Simply put, New England's dominance in the early 2000s packs an extra punch because no other NFL team has come close to matching it. There have been slightly better four-year stretches during the regular season than the 48-16 record the Patriots compiled during this time, but no one has the postseason pedigree to go with it.
Had that been a brief oasis in a desert of mediocre seasons, maybe it wouldn't rank quite this high. But with every year that New England continues to dominate, the beginning of its nearly two-decade journey gets more romanticized.
1. Connecticut Huskies (2007-17)
Details of Dynasty: 2009, 2010, 2013, 2014, 2015 and 2016 women's college basketball national champions; 2008, 2011, 2012 and 2017 Final Four participants.
Key Contributors: From Tina Charles to Maya Moore and Breanna Stewart, the Huskies have produced a dozen first-round WNBA draft picks in the past 10 years. But amid all the moving parts, the one constant has been head coach Geno Auriemma. The eight-time Naismith Coach of the Year, 11-time national champion and three-time Olympic gold medalist has been one of the most unstoppable forces in coaching history.

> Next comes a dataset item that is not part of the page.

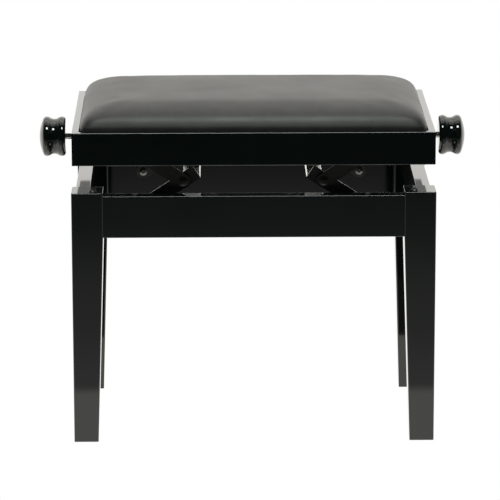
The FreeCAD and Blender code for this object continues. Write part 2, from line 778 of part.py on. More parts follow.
def arm_rise():
    """Height of a crossing above the lower pivots at rest."""
    return (seat_pivot_height() - dim("foot_pivot_height")) / 2


def arm_run():
    """Distance along X from a lower pivot to its crossing at rest."""
    return root(dim("link_length") * dim("link_length") - arm_rise() * arm_rise())


def arm_end():
    """Length of a lift arm from its pivot to its square end."""
    return dim("link_length") + dim("arm_overrun")


def arm_turn(sx):
    """Lays a piece that is drawn along its own X axis along the lift arms, with its upper side up."""
    half_round = turn_about((0, 0, 1), 0 if sx < 0 else 180)
    return turn_about((0, 1, 0), sx * arm_angle()) * half_round


def lift_arm(label, sx, sy):
    """A flat arm from its lower pivot past the crossing, round at the pivot, square at the end."""
    body = new_body(label)
    half, end = dim("arm_width") / 2, arm_end()
    sketch = new_sketch(body, "XZ_Plane")
    outline(sketch, ((0, -half), (end, -half), (end, half), (0, half, half)))
    add_circle(sketch, 0, 0, dim("pin_radius") + dim("pin_play"))
    add_circle(sketch, dim("link_length"), 0, dim("pin_radius"))
    pad(body, sketch, dim("plate_thickness"), both_ways=True)
    place(body, sx * dim("pivot_spread"), sy * dim("arm_layer"), dim("foot_pivot_height"), arm_turn(sx))
    return node(body)


def link(label, sx, sy):
    """A flat link from the seat pivot down to the crossing, round at both ends."""
    body = new_body(label)
    half, end = dim("arm_width") / 2, dim("link_length")
    sketch = new_sketch(body, "XZ_Plane")
    outline(sketch, ((0, -half), (end, -half, half), (end, half), (0, half, half)))
    for spot in (size_of(0), end):
        add_circle(sketch, spot, 0, dim("pin_radius") + dim("pin_play"))
    pad(body, sketch, dim("plate_thickness"), both_ways=True)
    tilt = arm_angle() if sx < 0 else 180 - arm_angle()
    place(body, sx * dim("pivot_spread"), sy * dim("link_layer"), seat_pivot_height(),
          turn_about((0, 1, 0), tilt))
    return node(body)


def cross_bar(label, sx):
    """The flat bar that ties the two arms of one side together, along their lower edges."""
    body = new_body(label)
    sketch = new_sketch(body, "XZ_Plane")
    low, end = -dim("arm_width") / 2, arm_end()
    rounded_rectangle(sketch, end - dim("bar_width"), low, end, bar_top(), dim("bar_round"))
    pad(body, sketch, 2 * arm_face(), both_ways=True)
    return node(place(body, sx * dim("pivot_spread"), 0, dim("foot_pivot_height"), arm_turn(sx)))


def bar_top():
    """The cross-bar's upper face, from the middle line of the arms."""
    return dim("plate_thickness") - dim("arm_width") / 2


def fork(label, sx):
    """The fork on the cross-bar: a web between two ears that reach along the arms to the nut's pins."""
    body = new_body(label)
    thick, eye, low, end = dim("plate_thickness"), dim("arm_width") / 2, bar_top(), arm_end()
    nut_x = 2 * dim("link_length")
    heel = end - dim("fork_foot")
    ears = new_sketch(body, "XZ_Plane")
    outline(ears, ((heel, low), (end, low), (nut_x, -eye, eye), (nut_x, eye), (heel, low + 2 * thick)))
    add_circle(ears, nut_x, 0, dim("trunnion_radius") + dim("pin_play"))
    pad(body, ears, dim("fork_gap") + 2 * thick, both_ways=True)
    opening = new_sketch(body, "XZ_Plane")
    far = 2 * nut_x
    outline(opening, ((end, -far), (far, -far), (far, far), (-far, far), (-far, low + thick),
                      (end, low + thick)))
    cut(body, opening, dim("fork_gap"))
    return node(place(body, sx * dim("pivot_spread"), 0, dim("foot_pivot_height"), arm_turn(sx)))


def crossing_pins(name, sx):
    """The rivets that join arm and link at the crossings, and the washers between the plates."""
    pin, thick, gap = dim("pin_radius"), dim("plate_thickness"), dim("side_gap")
    head, crown = dim("rivet_head_radius"), dim("rivet_head_height")
    link_outer = dim("link_layer") + thick / 2
    arm_outer = dim("arm_layer") + thick / 2
    shank = link_outer + gap - arm_face()
    x = sx * (dim("pivot_spread") - arm_run())
    z = dim("foot_pivot_height") + arm_rise()
    rivets, washers = [], []
    for _, sy in ENDS:
        rivet = turned("rivet", ((0, 0), (pin, 0), (pin, shank), (head, shank, dome_bulge(head, crown)),
                                 (0, shank + crown)))
        rivets.append(place(rivet, x, sy * arm_face(), z, pointing(0, sy, 0)))
        washer = ring("washer", pin, dim("washer_radius"), dim("link_layer") - thick / 2 - arm_outer - gap)
        washers.append(place(washer, x, sy * arm_outer, z, pointing(0, sy, 0)))
    group(f"{name}_crossing_rivets", rivets)
    group(f"{name}_crossing_washers", washers)


def nut(name, sx):
    """A square nut on the spindle with a round pin on its front and back faces."""
    body = new_body(f"{name}_nut")
    half = dim("nut_size") / 2
    block = new_sketch(body, "YZ_Plane")
    rounded_rectangle(block, -half, -half, half, half, dim("nut_round"))
    pad(body, block, dim("nut_length"), both_ways=True)
    pins = new_sketch(body, "XZ_Plane")
    add_circle(pins, 0, 0, dim("trunnion_radius"))
    pad(body, pins, 2 * dim("trunnion_half"), both_ways=True)
    drill(body, "YZ_Plane", 0, [(0, 0, dim("spindle_radius") + dim("pin_play"))], dim("nut_length"))
    x = sx * (dim("pivot_spread") - 2 * arm_run())
    node(place(body, x, 0, seat_pivot_height()))
    clips = []
    for _, sy in ENDS:
        clip = ring("clip", dim("trunnion_radius"), dim("clip_radius"), dim("clip_thickness"))
        level = dim("fork_gap") / 2 + dim("plate_thickness") + dim("side_gap")
        clips.append(place(clip, x, sy * level, seat_pivot_height(), pointing(0, sy, 0)))
    group(f"{name}_nut_clips", clips)


def half_scissor(name, sx):
    for end_name, sy in ENDS:
        lift_arm(f"{name}_lift_arm_{end_name}", sx, sy)
        link(f"{name}_link_{end_name}", sx, sy)
    cross_bar(f"{name}_cross_bar", sx)
    fork(f"{name}_fork", sx)
    crossing_pins(name, sx)
    nut(name, sx)


# ---------------------------------------------------------------- spindle and knobs

def spindle():
    """The rod through both side rails: a thick threaded stretch between two plain ends."""
    thick, thin = dim("spindle_radius"), dim("journal_radius")
    half = dim("spindle_half")
    tip = dim("seat_length") / 2 + dim("knob_gap") + dim("knob_insert_length") - dim("knob_insert_floor")
    slope = thick - thin
    rod = turned("spindle", ((0, -tip), (thin, -tip), (thin, -half - slope), (thick, -half),
                             (thick, half), (thin, half + slope), (thin, tip), (0, tip)))
    node(place(rod, 0, 0, seat_pivot_height(), pointing(1, 0, 0)))


def knob(name, sx):
    """A turned knob: a flat dome, two round rims with a waist between them, a round-cornered back."""
    wide, long, rim = dim("knob_radius"), dim("knob_length"), dim("knob_rim")
    bore, deep = dim("knob_insert_radius"), dim("knob_insert_length")
    crown, corner = dim("knob_dome"), dim("knob_corner")
    shoulder = long - crown
    # the waist's middle arc runs between two points half way down its slopes
    half, slope = dim("knob_waist") / 2, (shoulder - rim) / 4
    lip = dome_bulge(slope, half)
    # the dome's sphere meets the corner's arc without an edge
    sphere = (wide * wide + crown * crown - 2 * wide * corner) / (2 * (crown - corner))
    side_share = (wide - corner) / (sphere - corner)
    rise_share = (sphere - crown) / (sphere - corner)
    meet_radius = wide - corner + corner * side_share
    meet_rise = corner * rise_share
    chord = root((wide - meet_radius) * (wide - meet_radius) + meet_rise * meet_rise)
    corner_bulge = corner - root(corner * corner - chord * chord / 4)
    body = turned(f"knob_{name}",
                  ((0, deep), (bore, deep), (bore, 0), (wide - rim, 0, rim * QUARTER_BULGE),
                   (wide, rim, lip), (wide - half, rim + slope, -half),
                   (wide - half, shoulder - slope, lip), (wide, shoulder, corner_bulge),
                   (meet_radius, shoulder + meet_rise, dome_bulge(meet_radius, crown - meet_rise)),
                   (0, long)))
    x = dim("seat_length") / 2 + dim("knob_gap")
    return node(place(body, sx * x, 0, seat_pivot_height(), pointing(sx, 0, 0)))


def spindle_fittings():
    """Bushes in the side rails, thrust collars with their screws, and the knobs' steel inserts."""
    thin, play = dim("journal_radius"), dim("pin_play")
    rail_inner = dim("seat_length") / 2 - dim("rail_thickness")
    flange = dim("flange_thickness")
    collar_start = rail_inner - flange - dim("side_gap")
    knob_x = dim("seat_length") / 2 + dim("knob_gap")
    collars, inserts = [], []
    for name, sx in SIDES:
        bush = turned(f"spindle_bush_{name}",
                      ((thin + play, -flange), (dim("flange_radius"), -flange), (dim("flange_radius"), 0),
                       (dim("bush_radius"), 0), (dim("bush_radius"), dim("rail_thickness")),
                       (thin + play, dim("rail_thickness"))))
        node(place(bush, sx * rail_inner, 0, seat_pivot_height(), pointing(sx, 0, 0)))
        collar = ring("collar", thin, dim("flange_radius"), dim("collar_length"))
        collars.append(place(collar, sx * collar_start, 0, seat_pivot_height(), pointing(-sx, 0, 0)))
        floor = dim("knob_insert_floor")
        insert = turned("insert", ((thin, 0), (dim("knob_insert_radius"), 0),
                                   (dim("knob_insert_radius"), dim("knob_insert_length")),
                                   (0, dim("knob_insert_length")),
                                   (0, dim("knob_insert_length") - floor),
                                   (thin, dim("knob_insert_length") - floor)))
        inserts.append(place(insert, sx * knob_x, 0, seat_pivot_height(), pointing(sx, 0, 0)))
    group("thrust_collars", collars)
    group("knob_inserts", inserts)


# ---------------------------------------------------------------- checks and files

def check_document():
    """Stops if any object of the document failed or any piece has no sound shape."""
    DOC.recompute()
    for item in DOC.Objects:
        faults = [state for state in item.State if state in ("Invalid", "Error")]
        if faults:
            raise RuntimeError(f"{item.Name} ({item.Label}): {faults}")
    for item in NODES:
        if item.Shape.isNull() or not item.Shape.isValid() or not item.Shape.Solids:
            raise RuntimeError(f"{item.Label} has no valid solid")


def write_parts():
    os.makedirs("parts", exist_ok=True)
    for item in NODES:
        item.Shape.exportStep(f"parts/{item.Label}.step")


def main():
    fill_sheet()
    leg_frame()
    seat_frame()
    upholstery()
    for name, sx in SIDES:
        half_scissor(name, sx)
    spindle()
    for name, sx in SIDES:
        knob(name, sx)
    spindle_fittings()
    check_document()
    write_parts()
    print(f"{len(NODES)} pieces")


main()
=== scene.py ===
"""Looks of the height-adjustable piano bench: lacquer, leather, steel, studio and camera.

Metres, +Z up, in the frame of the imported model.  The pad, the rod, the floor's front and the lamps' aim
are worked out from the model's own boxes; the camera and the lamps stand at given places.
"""
import json
import math

import bmesh
import bpy
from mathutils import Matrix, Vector, noise


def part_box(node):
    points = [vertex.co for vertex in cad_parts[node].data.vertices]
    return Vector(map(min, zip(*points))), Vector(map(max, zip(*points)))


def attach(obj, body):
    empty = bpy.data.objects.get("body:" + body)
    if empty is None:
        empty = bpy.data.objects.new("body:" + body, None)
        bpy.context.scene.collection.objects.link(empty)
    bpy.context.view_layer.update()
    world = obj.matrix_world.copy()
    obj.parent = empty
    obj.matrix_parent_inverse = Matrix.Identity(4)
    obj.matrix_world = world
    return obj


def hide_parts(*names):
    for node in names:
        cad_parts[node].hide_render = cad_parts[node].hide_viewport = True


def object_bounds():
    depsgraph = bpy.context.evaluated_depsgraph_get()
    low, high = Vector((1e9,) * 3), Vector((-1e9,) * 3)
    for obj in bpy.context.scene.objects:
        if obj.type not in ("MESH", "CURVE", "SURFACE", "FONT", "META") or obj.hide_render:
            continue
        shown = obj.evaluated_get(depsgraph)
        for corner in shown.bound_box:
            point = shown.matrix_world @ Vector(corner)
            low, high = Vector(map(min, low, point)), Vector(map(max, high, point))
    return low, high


MM = 0.001
NOISE_LOW, NOISE_HIGH = 0.3, 0.7    # most of a noise's values lie between these
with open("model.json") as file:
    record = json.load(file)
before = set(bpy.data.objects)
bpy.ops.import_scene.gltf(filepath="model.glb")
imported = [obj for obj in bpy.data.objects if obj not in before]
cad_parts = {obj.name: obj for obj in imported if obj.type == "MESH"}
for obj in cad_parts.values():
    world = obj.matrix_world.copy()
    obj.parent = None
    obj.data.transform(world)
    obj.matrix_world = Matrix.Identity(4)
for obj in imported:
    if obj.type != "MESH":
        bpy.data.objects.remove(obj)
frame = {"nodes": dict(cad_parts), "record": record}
CAD_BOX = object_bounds()
NODES = frame["nodes"]


# ---------------------------------------------------------------- small helpers

def new_object(name, mesh, body):
    """Links a finished mesh as a piece that rides on a body."""
    piece = bpy.data.objects.new(name, mesh)
    bpy.context.scene.collection.objects.link(piece)
    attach(piece, body)
    return piece


def mesh_from(name, points, faces, smooth=True):
    """A mesh from plain lists, checked and shaded smooth or flat."""
    mesh = bpy.data.meshes.new(name)
    mesh.from_pydata(points, [], faces)
    mesh.validate()
    mesh.update()
    for face in mesh.polygons:
        face.use_smooth = smooth
    return mesh


def tidy(mesh, gap=1e-6):
    """Merges doubled points and turns all faces outward."""
    work = bmesh.new()
    work.from_mesh(mesh)
    bmesh.ops.remove_doubles(work, verts=work.verts, dist=gap)
    bmesh.ops.recalc_face_normals(work, faces=work.faces)
    work.to_mesh(mesh)
    work.free()


# ---------------------------------------------------------------- material nodes

def colour_ramp(tree, source, stops):
    """A ramp node over a source, with (position, colour) stops."""
    node = tree.nodes.new("ShaderNodeValToRGB")
    elements = node.color_ramp.elements
    for position, _ in stops[1:-1]:
        elements.new(position)
    for element, (position, colour) in zip(elements, stops):
        element.position = position
        element.color = (*colour, 1)
    tree.links.new(source, node.inputs["Fac"])
    return node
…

Why They're Here: Connecticut has consistently been one of the top women's basketball programs in the country since 1994, but the Huskies have been particularly untouchable over the past decade. They have been to 10 consecutive Final Fours, resulting in six national championships—four of which put a nice bow on an undefeated season.
During that run, the Huskies have an overall record of 370-15. That's a 96.1 winning percentage, which means the likelihood of Connecticut losing a basketball game has been roughly equal to your chances of betting one number in roulette and winning. The Huskies hold the all-time record for consecutive wins with 111 straight victories.
Still not impressed? How about this tidbit: The Golden State Warriors lost more games in the last eight months than Connecticut has lost since the series premiere of The Big Bang Theory.
We take for granted what the Huskies have done because they make it look so easy, but that doesn't change the fact that this dynasty has been ruling with an iron fist for a significant percentage of our lives.